For this task I utilized Amazon Mechanical Turk to obtain a random sample of 50 potential users and found that 30 out of 50 are able to successfully complete the task, so p̂ = 30/50. To determine if a sample proportion of 0.6 is statistically significant, we build a probability model. If we took a second random sample of 50 users, it will likely result in a different sample proportion. Since *np *(1 - *p*) = 50 (0.7) (1 - 0.7) = 10.5 ≥ 10 and the sample size (*n *= 50) is sufficiently smaller than the population size (if we assume there are at least N = 1,000 users), we can use a normal model to describe the variability in p.̂ The mean of the distribution of p̂ is μp̂ = 0.7 since we assume the statement in the null hypothesis is true and the standard deviation of the distribution of p̂ is σp̂ = √(p (1 - p) / n = √0.7 (1 - 0.7) / 50 ≈ 0.065.

The level of significance is α = 0.05 so that we only have a 5% chance of making a Type I error. We want to know if it is unusual to obtain a sample proportion of 0.6 or more from a population whose proportion is assumed to be 0.7.

The test statistic is:

z0 =p̂-p0 /√(p0 (1-p0)/n)

= (0.6 - 0.7) / √(0.7 (1 - 0.7) / 50) = -0.1 / 0.0648 = -1.54

Because this is a right-tailed test, we determine the critical value at the α = 0.05 level of significance to be z0.05 = 1.645. The test statistic z0 = -1.54 is less than the critical value of 1.645, we do not reject the null hypothesis.

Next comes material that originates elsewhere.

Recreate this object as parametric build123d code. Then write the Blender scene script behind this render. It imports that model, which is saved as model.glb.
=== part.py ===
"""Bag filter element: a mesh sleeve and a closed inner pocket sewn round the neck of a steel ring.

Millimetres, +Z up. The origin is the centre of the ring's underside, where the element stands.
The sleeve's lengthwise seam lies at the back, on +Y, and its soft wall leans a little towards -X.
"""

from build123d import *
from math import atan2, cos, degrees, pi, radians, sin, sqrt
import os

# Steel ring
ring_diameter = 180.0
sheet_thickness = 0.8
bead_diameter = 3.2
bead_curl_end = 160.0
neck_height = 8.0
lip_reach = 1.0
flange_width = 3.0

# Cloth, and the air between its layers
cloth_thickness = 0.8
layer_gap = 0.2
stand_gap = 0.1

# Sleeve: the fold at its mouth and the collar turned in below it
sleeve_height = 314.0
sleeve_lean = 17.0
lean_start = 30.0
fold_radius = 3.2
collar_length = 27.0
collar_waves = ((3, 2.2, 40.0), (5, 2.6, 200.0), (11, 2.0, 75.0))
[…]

There is not sufficient evidence at the α = 0.05 level of significance to conclude that more than 70% of users are able to successfully complete the assigned task.

Conclusion:

It is up to individual companies to set a bar of their minimum task completion rate. For example, if Mercedes Benz wants at least 70% of all users to be able to successfully complete this task, they will need to continue to iterate and make changes to their website until the goal is met. Another way to look at it is to use this statistic as a benchmark for future website edits.

**Comparative Test: **

It can be useful to measure up your own website with competitors that are offering similar products. Using Amazon Mechanical Turk, I collected the time required to find safety features of 2 vehicles with similar price points (the Mercedes Benz C250 Coupe and the BMW 428i Coupe) from 34 random potential users on the Mercedes Benz website and the BMW website. The goal of the test is to confirm if the Mercedes Benz website is easier to navigate (as far as finding safety features are concerned). Half of the users were required to complete the task on the Mercedes Benz website first and the other half of the users were required to complete the task on the BMW website first.

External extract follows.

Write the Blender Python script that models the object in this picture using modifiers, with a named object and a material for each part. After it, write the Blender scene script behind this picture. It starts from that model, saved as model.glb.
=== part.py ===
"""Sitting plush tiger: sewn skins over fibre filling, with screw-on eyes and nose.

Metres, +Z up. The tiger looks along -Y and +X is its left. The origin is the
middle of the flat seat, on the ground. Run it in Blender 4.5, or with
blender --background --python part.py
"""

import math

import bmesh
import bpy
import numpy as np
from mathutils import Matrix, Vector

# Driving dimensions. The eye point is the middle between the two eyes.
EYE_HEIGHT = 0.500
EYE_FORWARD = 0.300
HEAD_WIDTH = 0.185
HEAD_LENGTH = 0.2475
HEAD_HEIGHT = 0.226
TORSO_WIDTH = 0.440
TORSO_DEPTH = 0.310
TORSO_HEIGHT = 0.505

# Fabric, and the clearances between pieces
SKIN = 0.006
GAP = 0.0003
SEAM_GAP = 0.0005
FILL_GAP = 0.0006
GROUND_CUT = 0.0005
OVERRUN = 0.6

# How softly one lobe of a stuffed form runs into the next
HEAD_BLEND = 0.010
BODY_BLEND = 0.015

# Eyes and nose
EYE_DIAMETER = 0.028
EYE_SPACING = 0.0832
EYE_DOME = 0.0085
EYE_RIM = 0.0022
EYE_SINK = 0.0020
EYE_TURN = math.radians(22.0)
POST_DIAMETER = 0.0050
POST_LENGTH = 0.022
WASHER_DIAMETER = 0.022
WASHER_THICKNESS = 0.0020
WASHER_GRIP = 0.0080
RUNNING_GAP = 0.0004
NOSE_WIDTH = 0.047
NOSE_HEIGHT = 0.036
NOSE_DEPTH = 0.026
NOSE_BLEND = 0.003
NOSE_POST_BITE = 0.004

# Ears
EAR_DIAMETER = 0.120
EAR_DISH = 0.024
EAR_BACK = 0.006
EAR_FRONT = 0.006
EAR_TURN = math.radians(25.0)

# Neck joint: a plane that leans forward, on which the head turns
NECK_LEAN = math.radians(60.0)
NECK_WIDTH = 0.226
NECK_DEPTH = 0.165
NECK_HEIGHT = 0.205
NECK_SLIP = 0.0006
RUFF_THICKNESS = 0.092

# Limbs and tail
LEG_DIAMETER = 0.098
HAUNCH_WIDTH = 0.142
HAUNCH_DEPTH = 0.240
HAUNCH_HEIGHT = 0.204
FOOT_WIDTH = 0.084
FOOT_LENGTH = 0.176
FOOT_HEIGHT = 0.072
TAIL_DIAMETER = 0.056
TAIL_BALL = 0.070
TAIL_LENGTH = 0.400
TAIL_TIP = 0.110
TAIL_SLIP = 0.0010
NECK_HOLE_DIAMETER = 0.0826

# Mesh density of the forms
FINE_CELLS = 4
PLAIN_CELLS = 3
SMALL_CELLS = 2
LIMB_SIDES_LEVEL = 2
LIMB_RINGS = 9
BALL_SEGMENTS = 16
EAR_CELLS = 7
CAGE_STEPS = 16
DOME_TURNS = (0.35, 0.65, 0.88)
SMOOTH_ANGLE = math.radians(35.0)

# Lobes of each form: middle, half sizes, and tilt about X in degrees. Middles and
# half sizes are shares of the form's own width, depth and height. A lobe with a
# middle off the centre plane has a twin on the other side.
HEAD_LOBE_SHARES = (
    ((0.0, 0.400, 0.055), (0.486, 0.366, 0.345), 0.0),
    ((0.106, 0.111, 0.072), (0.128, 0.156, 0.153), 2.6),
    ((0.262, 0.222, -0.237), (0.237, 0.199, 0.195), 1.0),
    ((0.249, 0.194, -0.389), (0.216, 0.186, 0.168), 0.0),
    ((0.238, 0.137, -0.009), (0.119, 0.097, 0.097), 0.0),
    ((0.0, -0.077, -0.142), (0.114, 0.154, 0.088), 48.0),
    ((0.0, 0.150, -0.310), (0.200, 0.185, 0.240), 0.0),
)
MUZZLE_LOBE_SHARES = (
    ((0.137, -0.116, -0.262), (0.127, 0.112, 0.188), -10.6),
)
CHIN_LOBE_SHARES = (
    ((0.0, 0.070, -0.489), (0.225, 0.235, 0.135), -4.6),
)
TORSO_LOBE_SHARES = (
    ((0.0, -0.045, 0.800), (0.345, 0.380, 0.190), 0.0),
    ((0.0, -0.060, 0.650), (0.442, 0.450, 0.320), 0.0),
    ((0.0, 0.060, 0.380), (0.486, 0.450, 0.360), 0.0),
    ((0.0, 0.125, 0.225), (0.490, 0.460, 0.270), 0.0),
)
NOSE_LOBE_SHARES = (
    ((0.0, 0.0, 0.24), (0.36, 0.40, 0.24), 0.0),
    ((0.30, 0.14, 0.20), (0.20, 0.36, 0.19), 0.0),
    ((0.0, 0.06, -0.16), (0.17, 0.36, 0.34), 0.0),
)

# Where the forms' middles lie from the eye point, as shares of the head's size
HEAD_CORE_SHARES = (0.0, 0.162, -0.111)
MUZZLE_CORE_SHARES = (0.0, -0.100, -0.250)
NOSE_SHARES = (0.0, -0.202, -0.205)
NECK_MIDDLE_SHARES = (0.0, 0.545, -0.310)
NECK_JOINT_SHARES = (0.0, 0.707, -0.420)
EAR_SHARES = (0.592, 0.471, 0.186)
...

This is a matched-pairs design because the variable is measured on the same set of users for both websites. We first compute the difference between the time taken on the Mercedes Benz website and the BMW website. If the time taken on the Mercedes Benz website is less than the BMW website, we can expect the Xi - Yi values to be negative. We are testing the hypotheses of:

H0:μd =0 versus H1:μd <0 with an α=0.05 level of significance.

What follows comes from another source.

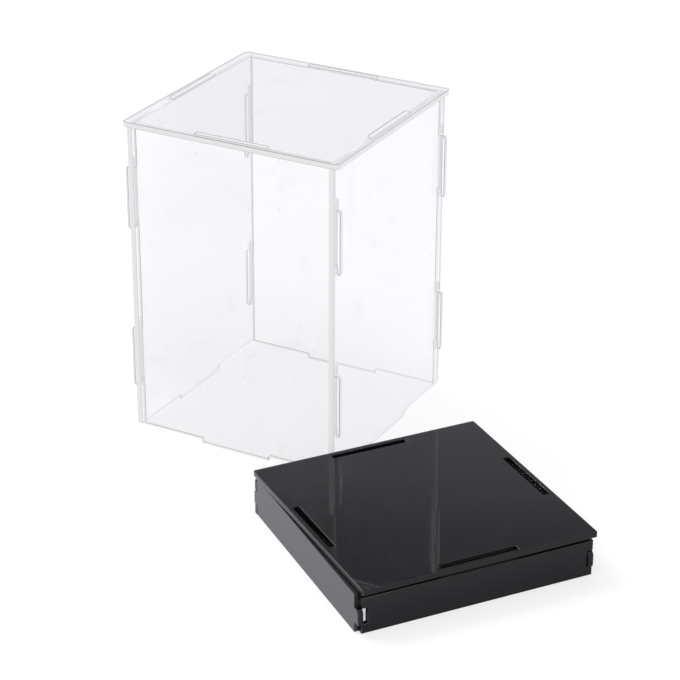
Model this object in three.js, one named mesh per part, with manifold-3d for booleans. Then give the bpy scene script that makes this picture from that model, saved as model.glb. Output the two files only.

The sample mean is d-bar = -35.3235 seconds and the sample standard deviation is sd = 79.1855 seconds.

The test statistic is:

t0 = d-bar0 / (sd / √n) = -35.3235 / (79.1855 / √34) = -2.601

Because this is a left-tailed test, we determine the critical value at the α = 0.05 level of significance with 34 - 1 = 33 degrees of freedom to be -t0.05 = -1.692

The test statistic, t0 = -2.601 lies in the critical region, we reject the null hypothesis. There is sufficient evidence at the α = 0.05 level of significance to conclude that the time taken to find safety features on the Mercedes Benz C250 Coupe is less than the time taken to find safety features on the BMW 428i Coupe.

Conclusion:

It is safe to say that it is quicker to navigate to and find safety features on the Mercedes Benz website. While speed is not everything it is a vital part of any product. We can either continue to test it against other similar websites to conclude that the process is sufficiently quick. When prioritizing requirements for website updates for any potential changes to the workflow of finding safety features, I would label it as low priority since it seems to be working well.